For a while they didn’t let me.
But I drove them crazy. I begged my mother all day and night to let me take part with them in this “fasting” business. She finally yielded and allowed me to do it until the afternoon.
“Ok, mum. But if I find it easy, can I do the whole day?” I asked with wide-eyed enthusiasm.
“Sure, why not.”
For the next few days, I fasted until after school. It was difficult missing lunch when all the other kids around me were eating. And saudia arabia, where we lived at the time did not have the mildest of weather. By the time I got home, my lips were parched with thirst.
All the same, I was proud of myself. I showed off to my friend from upstairs while we played on the staircase.
Soon, he too started fasting with his parents permission. And we competed at who could last longest.
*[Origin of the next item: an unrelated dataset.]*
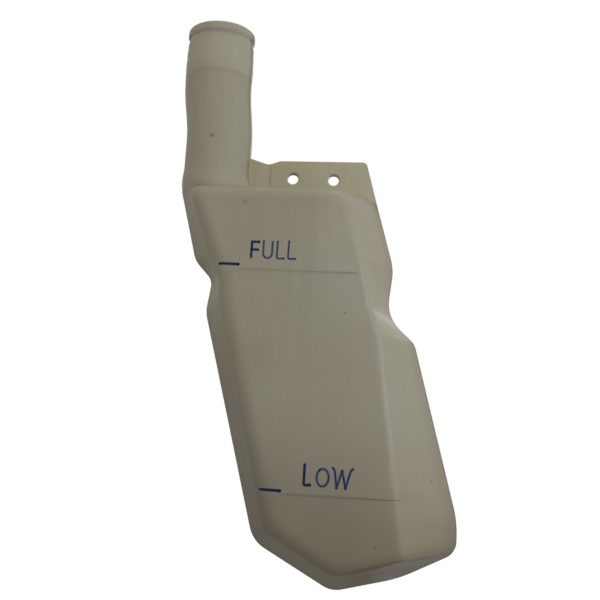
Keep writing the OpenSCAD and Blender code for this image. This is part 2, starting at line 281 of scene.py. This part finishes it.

These are the baby steps that made my above headline possible.
That’s the part most marketing neglects to tell you.
If they were to tell you the real work it takes you might not buy whatever they’re selling.
Before I learned to fast Ramadan, I wasn’t QUALIFIED to be a part of the “club”. No matter how badly I wanted to be included. In the same way as many students of marketing are not yet qualified to take part in the marketing game at the same level as the big boys.
Few of the marketers who teach lead generation actually use those methods in their own business. Because it takes too long that way. But that’s the part of the game they don’t tell you.
I was talking recently with a colleague who told me he knows that only about three of the most well-known information marketers actually generate their own leads.
The rest commit “incest”…
with each other’s lists, bastardising the crap out of them with multiple-launches.
The truth is, they belong to a club of “big boys” who few people are qualified to talk to…let alone run with.
If you want to know who those guys are, just watch your emails when a major product launches. How many emails do you receive from all your most respected gurus?
Last week, I unsubscribed from all of their lists. Because I simply got tired of the tens of emails I received every few days about the same product. I don’t trust their recommendations any more. I know they don’t even bother to check out what they’re promoting before they decide it’s really worth staking their reputation on it. I may as well make my own decisions about what to buy or not buy.
You’ll notice I rarely ever send you a promotion for anyone else’s product. Unless that product is one I actually own, benefit from, and I genuinely believe you should own.
And all the same, I don’t expect you to take my word for it. Because a product or tool I find useful may be a waste of your money and time.
I Finally Did it When I was 11.
As for my fasting experience, you probably have figured by now that I eventually managed to fast from food and water for the whole month of Ramadan. It took me all the way until I was 11 years old before I was finally a proper part of the “club” though.
In fact, many young children around the world are pulling this off every Ramadan. And their parents teach them to fast with the same baby steps.